WRITTEN REQUEST: Output every record below exactly as it appears.

Extracted records:

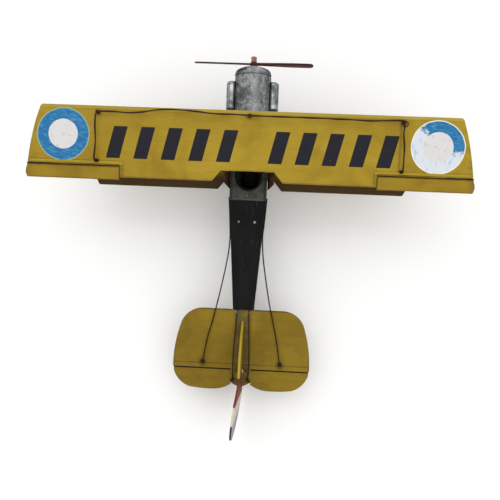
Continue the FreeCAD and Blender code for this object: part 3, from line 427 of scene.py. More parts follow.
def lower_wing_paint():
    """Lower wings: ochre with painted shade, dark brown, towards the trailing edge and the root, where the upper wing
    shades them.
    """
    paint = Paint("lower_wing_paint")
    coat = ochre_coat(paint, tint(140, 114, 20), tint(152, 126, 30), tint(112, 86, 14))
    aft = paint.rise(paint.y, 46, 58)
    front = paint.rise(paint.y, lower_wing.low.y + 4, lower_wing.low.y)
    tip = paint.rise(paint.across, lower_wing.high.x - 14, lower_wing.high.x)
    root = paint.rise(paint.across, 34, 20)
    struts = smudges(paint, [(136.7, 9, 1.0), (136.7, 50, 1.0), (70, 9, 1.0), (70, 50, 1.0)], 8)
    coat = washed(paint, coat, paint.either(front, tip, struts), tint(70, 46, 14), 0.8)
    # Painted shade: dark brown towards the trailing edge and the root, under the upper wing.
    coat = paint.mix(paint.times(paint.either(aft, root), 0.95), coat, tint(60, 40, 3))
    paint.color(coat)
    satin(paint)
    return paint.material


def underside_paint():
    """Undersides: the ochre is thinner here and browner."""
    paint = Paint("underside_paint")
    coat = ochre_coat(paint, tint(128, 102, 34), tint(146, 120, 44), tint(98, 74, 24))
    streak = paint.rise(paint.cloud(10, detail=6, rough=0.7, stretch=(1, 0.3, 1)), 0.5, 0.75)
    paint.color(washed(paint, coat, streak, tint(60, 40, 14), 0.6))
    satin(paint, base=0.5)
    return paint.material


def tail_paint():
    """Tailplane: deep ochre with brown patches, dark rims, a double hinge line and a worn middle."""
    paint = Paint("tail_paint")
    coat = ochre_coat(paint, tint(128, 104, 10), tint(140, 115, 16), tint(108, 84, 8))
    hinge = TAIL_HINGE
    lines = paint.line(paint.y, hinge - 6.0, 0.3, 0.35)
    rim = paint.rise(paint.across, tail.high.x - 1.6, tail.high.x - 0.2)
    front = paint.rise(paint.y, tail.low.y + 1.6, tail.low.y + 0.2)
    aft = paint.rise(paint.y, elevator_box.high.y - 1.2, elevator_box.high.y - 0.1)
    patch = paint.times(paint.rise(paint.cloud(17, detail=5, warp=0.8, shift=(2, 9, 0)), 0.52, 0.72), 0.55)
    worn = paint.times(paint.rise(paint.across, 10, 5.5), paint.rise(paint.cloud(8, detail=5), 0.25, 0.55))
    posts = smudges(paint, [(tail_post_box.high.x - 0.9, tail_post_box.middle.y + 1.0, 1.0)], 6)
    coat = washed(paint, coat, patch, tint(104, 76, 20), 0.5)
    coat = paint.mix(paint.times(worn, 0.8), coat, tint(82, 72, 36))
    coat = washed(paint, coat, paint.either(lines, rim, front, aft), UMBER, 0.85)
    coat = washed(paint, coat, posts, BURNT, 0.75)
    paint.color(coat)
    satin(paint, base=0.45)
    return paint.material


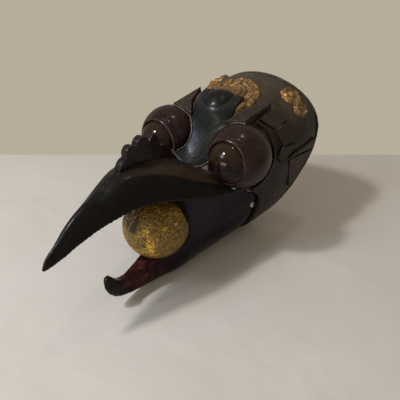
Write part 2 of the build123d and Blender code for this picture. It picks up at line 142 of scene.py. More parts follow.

FULL RESPONSE:
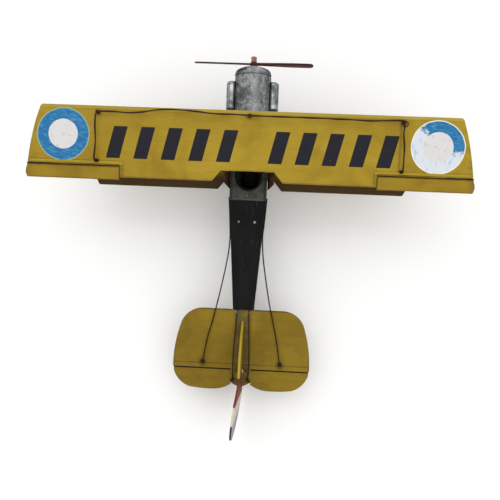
Continue the FreeCAD and Blender code for this object: part 3, from line 427 of scene.py. More parts follow.
def lower_wing_paint():
    """Lower wings: ochre with painted shade, dark brown, towards the trailing edge and the root, where the upper wing
    shades them.
    """
    paint = Paint("lower_wing_paint")
    coat = ochre_coat(paint, tint(140, 114, 20), tint(152, 126, 30), tint(112, 86, 14))
    aft = paint.rise(paint.y, 46, 58)
    front = paint.rise(paint.y, lower_wing.low.y + 4, lower_wing.low.y)
    tip = paint.rise(paint.across, lower_wing.high.x - 14, lower_wing.high.x)
    root = paint.rise(paint.across, 34, 20)
    struts = smudges(paint, [(136.7, 9, 1.0), (136.7, 50, 1.0), (70, 9, 1.0), (70, 50, 1.0)], 8)
    coat = washed(paint, coat, paint.either(front, tip, struts), tint(70, 46, 14), 0.8)
    # Painted shade: dark brown towards the trailing edge and the root, under the upper wing.
    coat = paint.mix(paint.times(paint.either(aft, root), 0.95), coat, tint(60, 40, 3))
    paint.color(coat)
    satin(paint)
    return paint.material


def underside_paint():
    """Undersides: the ochre is thinner here and browner."""
    paint = Paint("underside_paint")
    coat = ochre_coat(paint, tint(128, 102, 34), tint(146, 120, 44), tint(98, 74, 24))
    streak = paint.rise(paint.cloud(10, detail=6, rough=0.7, stretch=(1, 0.3, 1)), 0.5, 0.75)
    paint.color(washed(paint, coat, streak, tint(60, 40, 14), 0.6))
    satin(paint, base=0.5)
    return paint.material


def tail_paint():
    """Tailplane: deep ochre with brown patches, dark rims, a double hinge line and a worn middle."""
    paint = Paint("tail_paint")
    coat = ochre_coat(paint, tint(128, 104, 10), tint(140, 115, 16), tint(108, 84, 8))
    hinge = TAIL_HINGE
    lines = paint.line(paint.y, hinge - 6.0, 0.3, 0.35)
    rim = paint.rise(paint.across, tail.high.x - 1.6, tail.high.x - 0.2)
    front = paint.rise(paint.y, tail.low.y + 1.6, tail.low.y + 0.2)
    aft = paint.rise(paint.y, elevator_box.high.y - 1.2, elevator_box.high.y - 0.1)
    patch = paint.times(paint.rise(paint.cloud(17, detail=5, warp=0.8, shift=(2, 9, 0)), 0.52, 0.72), 0.55)
    worn = paint.times(paint.rise(paint.across, 10, 5.5), paint.rise(paint.cloud(8, detail=5), 0.25, 0.55))
    posts = smudges(paint, [(tail_post_box.high.x - 0.9, tail_post_box.middle.y + 1.0, 1.0)], 6)
    coat = washed(paint, coat, patch, tint(104, 76, 20), 0.5)
    coat = paint.mix(paint.times(worn, 0.8), coat, tint(82, 72, 36))
    coat = washed(paint, coat, paint.either(lines, rim, front, aft), UMBER, 0.85)
    coat = washed(paint, coat, posts, BURNT, 0.75)
    paint.color(coat)
    satin(paint, base=0.45)
    return paint.material


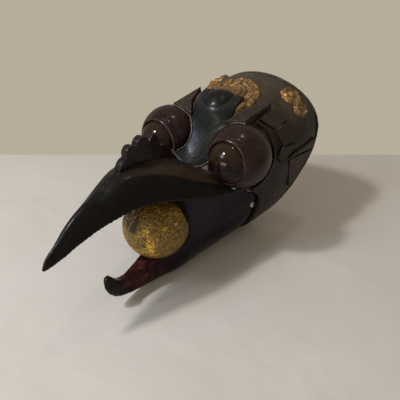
Write part 2 of the build123d and Blender code for this picture. It picks up at line 142 of scene.py. More parts follow.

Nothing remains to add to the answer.